Outreach Update

~Cheryl Perry

With the weather becoming warmer we have moved our operations into the sunshine and fresh air—placing a table across the doors at the back entrance and serving sandwiches and handing out bags of groceries from the vestibule between the doors. This now only requires two volunteers—one to handle sandwiches and another to hand out groceries. (And on Thursdays the grocery volunteer is able to make up the bags for distribution the following Tuesday.)

As we have increased the amount of food we are handing out (providing about 10 non-perishable items in each bag plus toilet paper and other “extras” such as fresh vegetables, bread, or eggs when these have been donated) we are exceeding our monthly budget for purchasing groceries.
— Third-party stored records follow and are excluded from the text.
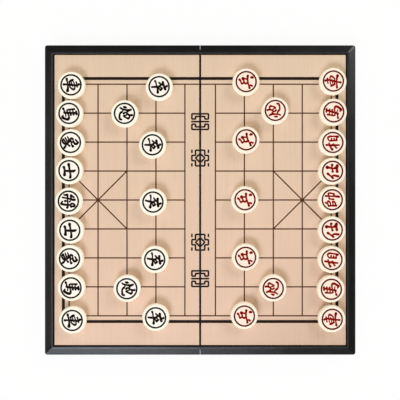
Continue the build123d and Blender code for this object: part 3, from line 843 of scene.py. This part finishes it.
# flat floor, a grid of points in the plane z = 0, on which the case stands. Camera, gloss and glass
# see it nearly white, and the rest of it is lit as a pale card and keeps the shadow.
def makeFloor():
    reach, steps = studio["floorReach"], studio["floorSteps"]
    x, y = np.meshgrid(*[np.linspace(-reach, reach, steps)] * 2)
    points = np.stack([x, y, np.zeros_like(x)], -1).reshape(-1, 3)
    index = np.arange(steps * steps).reshape(steps, steps)
    faces = np.stack([index[:-1, :-1], index[:-1, 1:], index[1:, 1:], index[1:, :-1]], -1)
    mesh = bpy.data.meshes.new("floor")
    mesh.from_pydata(points, [], faces.reshape(-1, 4).tolist())
    floor = addObject("floor", mesh)
    material, graph, shader = newFinish("floorWhite", {
        "Base Color": colour(*[studio["floorTone"]] * 3), "Roughness": 0.9,
        "Specular IOR Level": 0.1})
    pale = graph.node("ShaderNodeEmission", {}, {"Color": colour(1, 1, 1), "Strength": 1.0})
    # right under the case no light reaches the floor, so no white shows through the fold
    clear = graph.node("ShaderNodeAmbientOcclusion", {"samples": 8},
                       {"Distance": studio["clearReach"]}, "AO")
    seen = graph.ray("Is Camera Ray").atLeast(graph.mirrored())
    share = seen * graph.ease(clear, 0.25, 0.5, 0.0, studio["floorWhite"])
    lit = Wire(graph, shader.outputs[0])
    mixed = graph.node("ShaderNodeMixShader", {}, {0: share, 1: lit, 2: pale})
    outlet = material.node_tree.nodes["Material Output"]
    graph.feed(outlet.inputs["Surface"], mixed)
    mesh.materials.append(material)


# a soft lamp that faces the middle of the board
def makeLamp(name, place, size, power, tint):
    light = bpy.data.lights.new(name, "AREA")
    light.shape = "RECTANGLE"
    light.size, light.size_y = size
    light.energy = power
    light.color = tint
    lamp = addObject(name, light)
    lamp.location = place
    away = np.array(place) / np.linalg.norm(place)
    lamp.rotation_euler = (math.acos(away[2]), 0, math.atan2(away[1], away[0]) + math.pi / 2)
    lamp.visible_camera = False


# the surroundings are dim but for soft light low down all round; the camera sees white, and gloss
# and glass see the pale sweep as far up as it would stand behind the board
def makeWorld():
    world = bpy.data.worlds.new("studio")
    bpy.context.scene.world = world
    world.use_nodes = True
    graph = Graph(world.node_tree)
    direction = graph.node("ShaderNodeTexCoord", output="Generated")
    height = graph.node("ShaderNodeSeparateXYZ", {}, {0: direction}, "Z")
    sweep = graph.ease(height, studio["sweepTop"], studio["sweepTop"] * 0.5)
    mirrored = graph.mirrored()
    low = graph.ease(height, studio["lowTop"], 0.0)
    light = graph.mixColour(low, colour(*studio["around"]), colour(*studio["low"]))
    light = graph.mixColour(mirrored, light, colour(*studio["mirrored"]))
    white = graph.ray("Is Camera Ray").atLeast(mirrored * sweep)
    background = world.node_tree.nodes["Background"]
    graph.feed(background.inputs["Color"], graph.mixColour(white, light, colour(1, 1, 1)))


# the camera looks straight down on the board
def makeCamera():
    camera = bpy.data.cameras.new("camera")
    camera.lens = studio["lens"]
    camera.sensor_width = studio["sensor"]
    eye = addObject("camera", camera)
    eye.location = (studio["cameraX"], 0.0, panelTop + studio["cameraHeight"])
    bpy.context.scene.camera = eye


makeFloor()
for lamp in ("key", "fill", "side"):
    makeLamp(lamp + "Lamp", studio[lamp + "At"], studio[lamp + "Size"], studio[lamp + "Power"],
             studio[lamp + "Tint"])
makeWorld()
makeCamera()
bpy.context.scene.view_settings.view_transform = "Standard"
print("studio set")
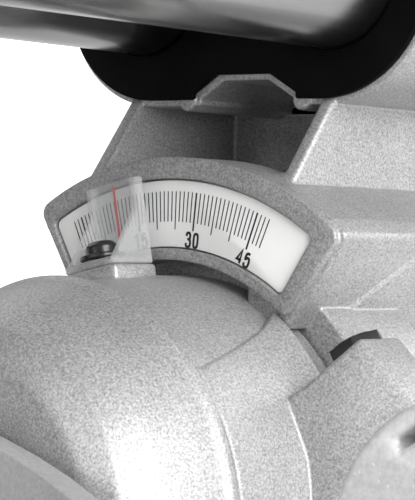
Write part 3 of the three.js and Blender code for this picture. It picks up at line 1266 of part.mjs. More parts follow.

We have diverted the funds we would normally use to buy grocery gift cards to the purchase of groceries and we have also had many extra donations through Tithely and offering earmarked for outreach/Food Shelf.

One of the toughest challenges of the new way we provide our outreach is that physical distancing forces us to help people without the ability to be close to them. We are used to giving hugs when needed and asking them how their day is going and having a chat with them when they need it.

Yet we recognize that those we serve are very difficult to engage in health care and because of this are the most vulnerable. Many don’t have a regular doctor and many have underlying mental and physical health conditions that make them more vulnerable. The virus has forced us to consider other cautions in our approach to distance our volunteers from the recipients, and each other.

Because we know physical distancing can be difficult and boring, we have been putting out a table of items to help through this time of social isolation. Items include books, jigsaw puzzles, yarn, Sudoku/crossword/word find puzzle books, board games, and books. This is another way you can help—if you have items such as puzzles, decks of cards, or yarn to donate you can drop these off at the church or phone me to arrange a pick up (250-575-1780).

They say that this virus doesn’t discriminate, but it is also true that it doesn’t affect people equally. It affects people who don’t have the resources to not work, or who can’t afford to buy gloves, to order groceries online for pick up, or to take care of themselves in other ways.

I am really aware of this, whenever I come in to the church and use the supplies to sanitize my hands or wipe things down, or when I don my gloves before helping people. It makes me grateful each day for the work I have, for the country I live in, and for the ways that we are able to continue to help those we share our community with.

Thank you all for your continued support of our Outreach program—with your donations, your time, and most especially your prayers!